On May 7th, a number of articles were published in media across Europe, as part of the international collaboration Correctiv, on yet another tax scandal: The pan-European name is Grand Theft Europe, and you can find all the details, as well as the links to the national stories here

Grand Theft Europe shows the results of a cross-boundary investigation about large-scale international fraud with value added tax (VAT). According to the European Commission, this type of fraud is costing European governments around €50 billion each year.

 

 

Commenting on the revelations, Tove Maria Ryding, Tax Coordinator at the European Network on Debt and Development (Eurodad) and member of the Global Alliance for Tax Justice's Coordination Committee, said:

“It’s sad to see yet another example of international abuse of our tax systems, which is costing governments billions of euros. This is money that should have been spent on public services such as schools and hospitals, and to state the obvious, our governments urgently need to strengthen their efforts to stop international tax dodging and fraud.

 

 

“A central element of international VAT fraud is the way in which criminals use European companies to extract money. To combat this problem, governments need to set up public registers showing who owns the companies operating in our societies. This is something EU governments have already committed to doing, but we need governments to urgently follow up and turn political promises into reality. Public ownership registers are a key tool for journalists, citizens and tax authorities to identify the real owners of companies and prevent international tax dodging and fraud.

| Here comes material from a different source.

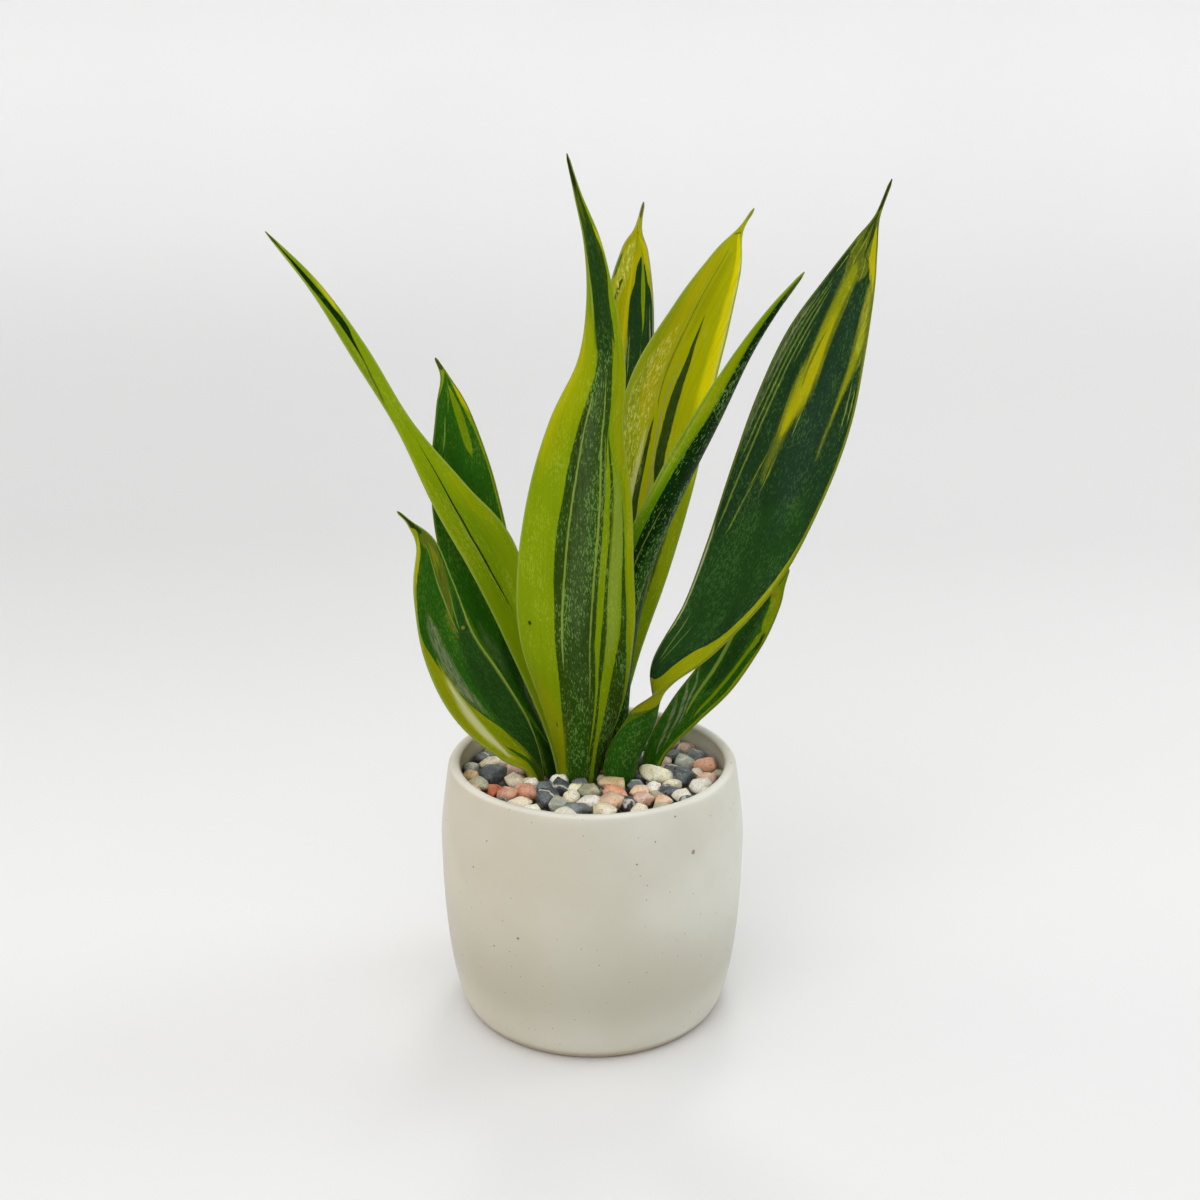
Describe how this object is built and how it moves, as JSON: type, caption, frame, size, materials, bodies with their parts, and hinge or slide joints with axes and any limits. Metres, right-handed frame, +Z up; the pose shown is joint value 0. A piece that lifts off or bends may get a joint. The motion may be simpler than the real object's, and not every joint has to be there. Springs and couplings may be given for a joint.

“Governments also need to reconsider their heavy reliance on VAT as a source of revenue. VAT is normally highlighted as a tax that is easy for governments to use, but as this scandal has shown, the VAT system can be open to large-scale abuse. Furthermore, VAT has the hardest impacts on the poorest people, and therefore, there are many good reasons for governments to be careful with this type of tax. We recommend that governments strengthen international cooperation to combat all types of international tax dodging and abuse, and design their tax system to be progressive, including by ensuring effective taxation of wealth and corporate profits.”